La batterie doit être refroidie, et cela ne peut se faire qu’avec «beaucoup d’eau». Dans le cas extrême, la voiture entière doit être immergée dans un conteneur rempli d’eau, mais le secteur de la protection contre les incendies est créatif. Le fournisseur autrichien de matériel de lutte contre les incendies Rosenbauer a ainsi développé une lance d’extinction. Elle est glissée sous la voiture électrique en feu avant de percer la batterie à l’aide d’un pieu hydraulique et d’inonder le boîtier d’eau de l’intérieur. Cela assure un refroidissement durable et réduit la quantité d’eau nécessaire aux quelque 2000 litres que transporte un camion-citerne d’incendie normal.

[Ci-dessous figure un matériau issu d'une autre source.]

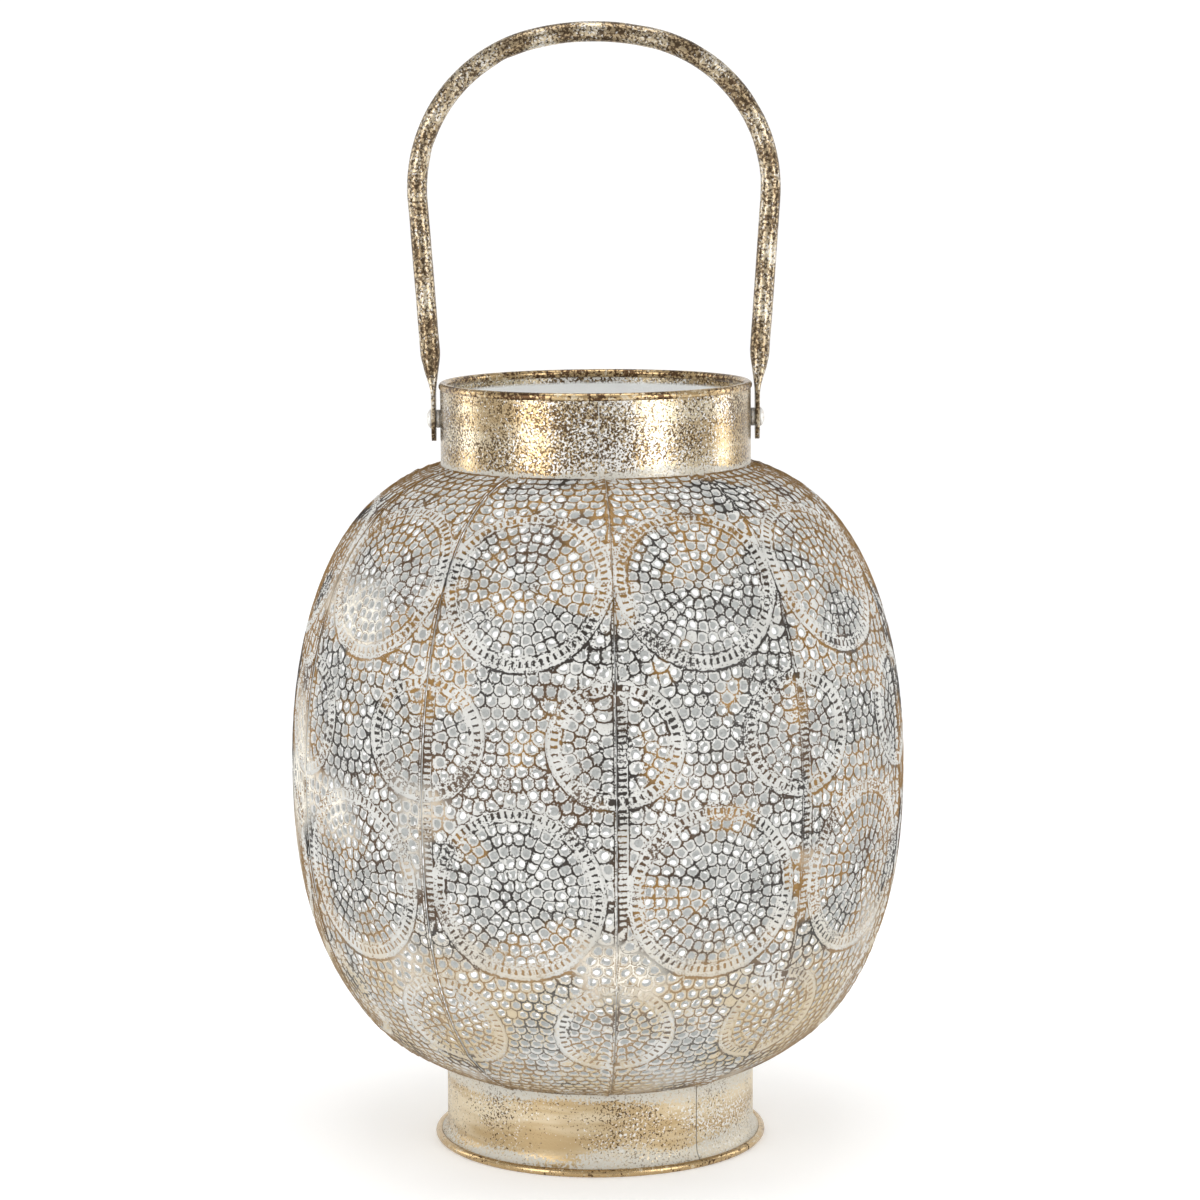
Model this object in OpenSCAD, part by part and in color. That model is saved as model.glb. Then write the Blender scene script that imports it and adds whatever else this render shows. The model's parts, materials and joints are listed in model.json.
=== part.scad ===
// Pierced metal lantern. Ten pressed sheet gores stand between a rolled neck and a rolled foot,
// a plate inside carries the candle, and a bail handle swings on two rivets.
// Millimetres. +Z is up, +X runs along the handle's pivot, and the origin is the centre of the
// foot's underside. The front, where the seams are counted from, faces -Y.

/* [Shell] */
// Widest radius of the shell
shell_r = 115.4; // [112:0.1:120]
// Height of the widest point above the ground
belly_z = 145.5; // [142:0.5:148]
// Fullness of the shoulder, where 2 is a round one
crown_fullness = 4; // [3:0.1:5]
// Fullness of the bottom, where 2 is a round one
sump_fullness = 3; // [2.4:0.1:3.6]
// Thickness of all sheet
sheet_t = 0.8; // [0.6:0.1:1]
// Number of gores
gore_count = 10; // [8:1:12]
// Turn of the first seam from the front, in degrees
seam_turn = 3.2; // [0:0.1:36]

/* [Neck] */
// Outer radius of the neck band
neck_r = 58.2; // [57:0.1:59]
// Height where the neck band stands on the shell
neck_z = 257.8; // [257:0.1:258.5]
// Height of the rim bead's centre
rim_z = 287; // [286:0.5:290]
// Radius of the rim bead's wire
rim_wire_r = 1.6; // [1.2:0.1:1.8]

/* [Foot] */
// Outer radius of the foot band's wall
foot_r = 58.5; // [58:0.1:59]
// Height where the shell stands on the foot band
foot_z = 30.2; // [30:0.1:31]
// Radius of the cove that flares the foot band out
cove_r = 7; // [6:0.5:9]
// Radius to the centre of the foot ring's wire
ring_r = 61.6; // [61:0.1:62]
// Radius of the foot ring's wire
ring_wire_r = 1.5; // [1.2:0.1:1.8]
// Depth filed off the foot ring so that it stands flat
ring_flat = 0.15; // [0.1:0.05:0.3]
// Reach of the tabs that carry the floor plate, in from the foot band
tab_lip = 3.7; // [3:0.1:5]
// Radius of the floor plate
floor_r = 58; // [56:0.5:58]

/* [Bail handle] */
// Height of the pivot
pivot_z = 274.75; // [273:0.25:276]
// Radius of the round bar
bar_r = 3.75; // [3.5:0.05:4]
// Height of the bar's centre line at the top of the bow
bow_z = 417.65; // [412:0.05:425]
// Half the widest span of the bar's centre line
bow_half = 65.6; // [65:0.1:66.5]
// Height of the widest span
bow_wide_z = 360; // [355:1:365]
// Radius of the bow's flat top
bow_top_r = 95; // [90:1:105]
// Lean of the legs, in degrees
leg_lean = 4; // [3.5:0.1:4.2]
// Height where the bar starts to flatten
leg_end_z = 300; // [298:1:306]
// Height where the bar is flat
flat_z = 283; // [281:1:285]
// Distance from the middle to the flat end's inner face
flat_x = 59.6; // [59.5:0.1:60]
// Thickness of the flat end
flat_t = 1.8; // [1.6:0.1:2.2]
// Width of the flat end
flat_w = 11; // [10:0.5:12]
// Height of the flat end's tip
flat_tip_z = 266.4; // [265:0.1:267.5]

/* [Rivets] */
// Radius of the rivet's shank
shank_r = 2; // [1.6:0.1:2.2]
// Radius of the domed head
head_r = 3.55; // [3.2:0.05:4]
// Height of the domed head
head_h = 1.7; // [1.4:0.1:2]
// Radius of the spacer behind the flat end
spacer_r = 3.4; // [3:0.1:4]
// Slack along the pivot on each side of the flat end
side_gap = 0.15; // [0.1:0.05:0.2]
// Slack between the shank and the holes
hole_gap = 0.06; // [0.03:0.01:0.1]

/* [Hidden] */
$fn = 96;
gore_angle = 360 / gore_count;
outline_steps = 36;
arc_steps = 12;
overlap = 0.8; // buried length where solids of one piece join
tuck = 0.05; // how much thinner the buried end is
neck_in_r = neck_r - sheet_t;
wall_mid_r = foot_r - sheet_t / 2;
ring_z = ring_wire_r - ring_flat;
cove_turn = acos(1 - (ring_r - wall_mid_r) / cove_r);
cove_z = ring_z + cove_r * sin(cove_turn);
rim_r = neck_r + 0.4 - rim_wire_r;

// Shell outline: (r / shell_r)^fullness + (height / reach)^rise = 1, with one set of values
// above the belly and another below it. The reach is what brings the outline to the neck
// band above and to the foot band below.
crown_rise = 2;
sump_rise = 2.4;
function reach_to(h, r, fullness, rise) = h / pow(1 - pow(r / shell_r, fullness), 1 / rise);
crown_h = reach_to(neck_z - belly_z, neck_r + 0.1, crown_fullness, crown_rise);
sump_h = reach_to(belly_z - foot_z, foot_r, sump_fullness, sump_rise);
function reach(z) = z > belly_z ? crown_h : sump_h;
function fullness(z) = z > belly_z ? crown_fullness : sump_fullness;
function rise(z) = z > belly_z ? crown_rise : sump_rise;
function height_share(z) = abs(z - belly_z) / reach(z);
function outline_r(z) = shell_r * pow(1 - pow(height_share(z), rise(z)), 1 / fullness(z));
function unit(v) = v / norm(v);
function outline_normal(z) = unit([
    fullness(z) * pow(outline_r(z) / shell_r, fullness(z) - 1) / shell_r,
    sign(z - belly_z) * rise(z) * pow(height_share(z), rise(z) - 1) / reach(z)]);
function inside_point(z) = [outline_r(z), z] - sheet_t * outline_normal(z);
low_angle = asin((belly_z - foot_z) / sump_h);
high_angle = asin((neck_z - belly_z) / crown_h);
function outline_z(i) = let (a = -low_angle + (low_angle + high_angle) * i / outline_steps)
    belly_z + reach(belly_z + a) * sin(a);
outline_heights = [for (i = [0:outline_steps]) outline_z(i)];
floor_z = inside_point(foot_z)[1];

// Bow: a flat top arc meets two shoulder arcs, which run on into the legs
bow_rise = bow_z - bow_wide_z;
top_drop = bow_top_r - bow_rise;
shoulder_r = (bow_top_r * bow_top_r - bow_half * bow_half - top_drop * top_drop)
    / (2 * (bow_top_r - bow_half));
shoulder_x = bow_half - shoulder_r;
top_turn = atan2(shoulder_x, top_drop);
leg_top = [shoulder_x + shoulder_r * cos(leg_lean), bow_wide_z - shoulder_r * sin(leg_lean)];
leg_length = (leg_top[1] - leg_end_z) / cos(leg_lean);
leg_end_x = leg_top[0] - leg_length * sin(leg_lean);
slim_bar_r = bar_r - tuck;
top_tuck_turn = overlap / bow_top_r * 180 / PI;
flat_mid_x = flat_x + flat_t / 2;
flat_round_r = flat_w / 2;
head_x = flat_x + flat_t + side_gap;
dome_r = (head_r * head_r + head_h * head_h) / (2 * head_h);
tail_r = head_r - 0.35;
tail_h = 1.4;

function panel_name(i) = str("shell_panel_", i < 10 ? "0" : "", i);

// A wire bent into a level ring
module wire_ring(r, z, wire_r) {
    translate([0, 0, z]) rotate_extrude() translate([r, 0]) circle(r = wire_r);
}

// A round bar or disc that lies along +X, from x to x + length, at the pivot's height
module pivot_rod(x, length, r) {
    translate([x, 0, pivot_z]) rotate([0, 90, 0]) cylinder(h = length, r = r);
}

// One gore: its end faces meet the next gore's, its top carries the neck band, and the tabs
// at its foot turn in under the floor plate
module shell_panel(i) {
    outer = [for (z = outline_heights) [outline_r(z), z]];
    inner = [for (i = [outline_steps:-1:0]) inside_point(outline_heights[i])];
    neck_lip = [[neck_in_r, neck_z], [neck_in_r, inner[0][1]]];
    foot_lip = [[foot_r - sheet_t - tab_lip, floor_z], [foot_r - sheet_t - tab_lip, foot_z]];
    color("gainsboro")
    rotate([0, 0, -90 + seam_turn + (i - 1) * gore_angle])
    rotate_extrude(angle = gore_angle)
    polygon(concat(outer, neck_lip, inner, foot_lip));
}

// Rolled strip with a hole for each rivet, cut away where the rim bead sits
module neck_band() {
    color("tan")
    difference() {
        translate([0, 0, neck_z]) cylinder(h = rim_z - neck_z, r = neck_r);
        translate([0, 0, neck_z - 1]) cylinder(h = rim_z - neck_z + 2, r = neck_in_r);
        wire_ring(rim_r, rim_z, rim_wire_r);
        pivot_rod(-2 * neck_r, 4 * neck_r, shank_r + hole_gap);
    }
}

module neck_rim() {
    color("burlywood") wire_ring(rim_r, rim_z, rim_wire_r);
}

// Straight wall that flares out in a cove and wraps the foot ring
module foot_band() {
    cove_centre = [wall_mid_r + cove_r, cove_z];
    angles = [for (i = [0:arc_steps]) 180 + cove_turn * i / arc_steps];
    outside = [for (a = angles) cove_centre + (cove_r - sheet_t / 2) * [cos(a), sin(a)]];
    inside = [for (i = [arc_steps:-1:0])
        cove_centre + (cove_r + sheet_t / 2) * [cos(angles[i]), sin(angles[i])]];
    color("goldenrod")
    difference() {
        rotate_extrude()
        polygon(concat([[foot_r, foot_z]], outside, inside, [[foot_r - sheet_t, foot_z]]));
        wire_ring(ring_r, ring_z, ring_wire_r);
    }
}

// Wire ring with a narrow flat underneath, which is what the lantern stands on
module foot_ring() {
    color("gold")
    difference() {
        wire_ring(ring_r, ring_z, ring_wire_r);
        translate([0, 0, -ring_wire_r]) cylinder(h = ring_wire_r, r = 2 * ring_r);
    }
}

// Stamped disc that lies on the gores' tabs and carries the candle
module floor_plate() {
    color("white") translate([0, 0, floor_z]) cylinder(h = sheet_t, r = floor_r);
}

// Part of a ring of bar in the XZ plane, from angle a to angle b, counted from +X towards +Z
module bar_arc(x, z, r, a, b, bar) {
    translate([x, 0, z]) rotate([90, 0, 0]) rotate([0, 0, a])
    rotate_extrude(angle = b - a) translate([r, 0]) circle(r = bar);
}

// Where the bar is squeezed flat: a widening cone, pinched between two sloping planes
module pinch() {
    pinch_top = leg_end_z + 1;
    pinch_half = bar_r + 0.5;
    intersection() {
        translate([leg_end_x, 0, leg_end_z]) rotate([0, 180 + leg_lean, 0])
        cylinder(h = leg_end_z - flat_z + 1, r1 = slim_bar_r, r2 = flat_w / 2 + 0.2);
        rotate([90, 0, 0]) translate([0, 0, -flat_w]) linear_extrude(2 * flat_w)
        polygon([
            [flat_x, flat_z], [flat_x + flat_t, flat_z],
            [leg_end_x + pinch_half, pinch_top], [leg_end_x - pinch_half, pinch_top]]);
    }
}

// The right leg: straight bar, the pinch, and the flat end with its rivet hole
module leg() {
    translate([leg_end_x, 0, leg_end_z]) rotate([0, leg_lean, 0])
    cylinder(h = leg_length + overlap, r = slim_bar_r);
    pinch();
    difference() {
        union() {
            translate([flat_x, -flat_w / 2, flat_tip_z + flat_round_r])
            cube([flat_t, flat_w, flat_z + overlap - flat_tip_z - flat_round_r]);
            translate([flat_x, 0, flat_tip_z + flat_round_r]) rotate([0, 90, 0])
            cylinder(h = flat_t, r = flat_round_r);
        }
        pivot_rod(flat_x - 1, flat_t + 2, shank_r + hole_gap);
    }
}

// One bar, bent to a bow and flattened at both ends
module handle() {
    color("peru") {
        half_turn = top_turn + top_tuck_turn;
        bar_arc(0, bow_z - bow_top_r, bow_top_r, 90 - half_turn, 90 + half_turn, slim_bar_r);
        bar_arc(shoulder_x, bow_wide_z, shoulder_r, -leg_lean, 90 - top_turn, bar_r);
        bar_arc(-shoulder_x, bow_wide_z, shoulder_r, 90 + top_turn, 180 + leg_lean, bar_r);
        leg();
        mirror([1, 0, 0]) leg();
    }
}

// Domed head outside, shank through flat end, spacer and band, and a flattened tail inside,
// turned about the pivot from one half outline of radius against distance along +X
module rivet() {
    tail_x = sqrt(neck_in_r * neck_in_r - tail_r * tail_r);
    color("silver")
    translate([0, 0, pivot_z]) rotate([0, 90, 0])
    rotate_extrude() {
        intersection() {
            translate([0, head_x + head_h - dome_r]) circle(r = dome_r);
            translate([0, head_x]) square([2 * head_r, 2 * head_h]);
        }
        translate([0, tail_x - tail_h]) square([shank_r, head_x - tail_x + tail_h + overlap]);
        translate([0, tail_x - tail_h]) square([tail_r, tail_h]);
    }
}

// Flat washer that holds the handle off the band
module spacer() {
    color("darkgray")
    difference() {
        pivot_rod(neck_r, flat_x - side_gap - neck_r, spacer_r);
        pivot_rod(neck_r - 1, flat_x - neck_r + 2, shank_r + hole_gap);
    }
}

for (i = [1:gore_count]) shell_panel(i);
neck_band();
neck_rim();
foot_band();
foot_ring();
floor_plate();
handle();
mirror([1, 0, 0]) rivet();  // rivet_left
rivet();  // rivet_right
mirror([1, 0, 0]) spacer();  // spacer_left
spacer();  // spacer_right
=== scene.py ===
# %% [markdown]
# # A pierced metal lantern
# The lantern is built from thin steel sheet: ten upright gores, stamped with medallions and
# pierced with hundreds of scale-shaped holes, a rolled neck, a rolled foot and a bail handle.
# The CAD frame holds the true sizes and the hinge. Here each plain CAD part gets its real
# surface. The frame is loaded first, because every piece is placed by it.

# %% Load the frame
import json
import math
import random
import bmesh
import bpy
import numpy as np
from mathutils import Matrix, Vector, geometry

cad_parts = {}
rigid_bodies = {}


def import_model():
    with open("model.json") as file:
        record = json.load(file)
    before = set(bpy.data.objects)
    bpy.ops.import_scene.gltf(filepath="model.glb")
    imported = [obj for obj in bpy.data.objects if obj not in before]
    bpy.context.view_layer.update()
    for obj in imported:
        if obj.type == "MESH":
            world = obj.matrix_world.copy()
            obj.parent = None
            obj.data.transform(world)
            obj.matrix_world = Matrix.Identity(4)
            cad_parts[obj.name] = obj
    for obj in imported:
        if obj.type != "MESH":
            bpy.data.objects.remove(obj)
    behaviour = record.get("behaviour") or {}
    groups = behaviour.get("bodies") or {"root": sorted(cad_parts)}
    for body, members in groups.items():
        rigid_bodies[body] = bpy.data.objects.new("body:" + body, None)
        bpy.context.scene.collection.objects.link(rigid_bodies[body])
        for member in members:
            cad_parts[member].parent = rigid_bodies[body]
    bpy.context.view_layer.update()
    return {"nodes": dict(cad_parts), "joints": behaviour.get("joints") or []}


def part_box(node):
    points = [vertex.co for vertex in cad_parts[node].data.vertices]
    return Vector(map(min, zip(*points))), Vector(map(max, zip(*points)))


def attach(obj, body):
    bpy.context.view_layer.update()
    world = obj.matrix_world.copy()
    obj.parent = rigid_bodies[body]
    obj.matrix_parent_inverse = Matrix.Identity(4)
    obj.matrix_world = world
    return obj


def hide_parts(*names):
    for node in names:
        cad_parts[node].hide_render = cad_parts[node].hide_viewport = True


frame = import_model()
PANELS = sorted(name for name in frame["nodes"] if name.startswith("shell_panel"))
SWING = frame["joints"][0]
ROOT, BAIL = SWING["parent"], SWING["child"]
PIVOT_Z = SWING["pos_m"][2]
MM = 0.001
print("frame:", len(frame["nodes"]), "nodes,", len(PANELS), "gores, joint", SWING["name"])

# %% [markdown]
# ## The outline of the shell
# Every size that the frame can give is read from it. The shell bulges everywhere, so the
# outermost corners of one gore, seen as radius against height, form a convex chain. That
# chain is found with a hull walk and a smooth curve is drawn through it. Summing the curve's
# short steps gives the length along the sheet, which is what a stamped pattern follows.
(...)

Des couvertures d’extinction comme celles utilisées dans le sport automobile permettent d’éviter que les flammes ne se propagent à d’autres véhicules ou à un bâtiment.
Besoin de formation chez les pompiers
Pour évacuer les véhicules, on utilise désormais non seulement des conteneurs qui peuvent être inondés d’eau en cas de rallumage de la batterie, mais aussi des sacs d’extinction comme le système E-Vehicle-Isolation de l’entreprise allemande Vetter. La voiture électrique est entièrement emballée dans le sac, qui est ensuite rempli d’eau. Pour les sapeurs-pompiers, la lutte contre les incendies change donc beaucoup et ils y sont préparés dans le cadre de cours spéciaux, souligne Thomas Widmer, directeur de la Fédération suisse des sapeurs-pompiers. Il ne faut pas non plus sous-estimer le suivi du lieu de l’incendie par les sapeurs-pompiers, explique Jan Bauke: «L’eau utilisée pour éteindre l’incendie est fortement contaminée et doit être récupérée et éliminée. Un processus a été défini en collaboration entre les organisations à gyrophare et Varband Auto-Strassenhilfen Schweiz, qui fixe la procédure exacte de récupération, de transport, d’entreposage et d’élimination des véhicules électriques endommagés, sous l’abréviation BTVE.
«Les services de dépannage sont très bien formés et bien équipés en caméras thermiques», explique, par expérience, Jan Bauke. Pour l’expert suisse en incendie, de nouveaux défis apparaissent d’une part parce que les batteries fournissent de plus en plus d’énergie sur un espace toujours plus réduit, ce qui représente un risque en cas d’incendie. Mais d’un autre côté, «les fabricants rendent les batteries de plus en plus sûres, les systèmes de gestion des batteries empêchent la naissance d’un incendie suite à un court-circuit». Les conditions de construction doivent également être examinées. Dans les dépôts de bus en particulier, il faut veiller à ce qu’un incendie soit étroitement limité et à ce que le feu ne se propage pas à l’ensemble du parc de véhicules.»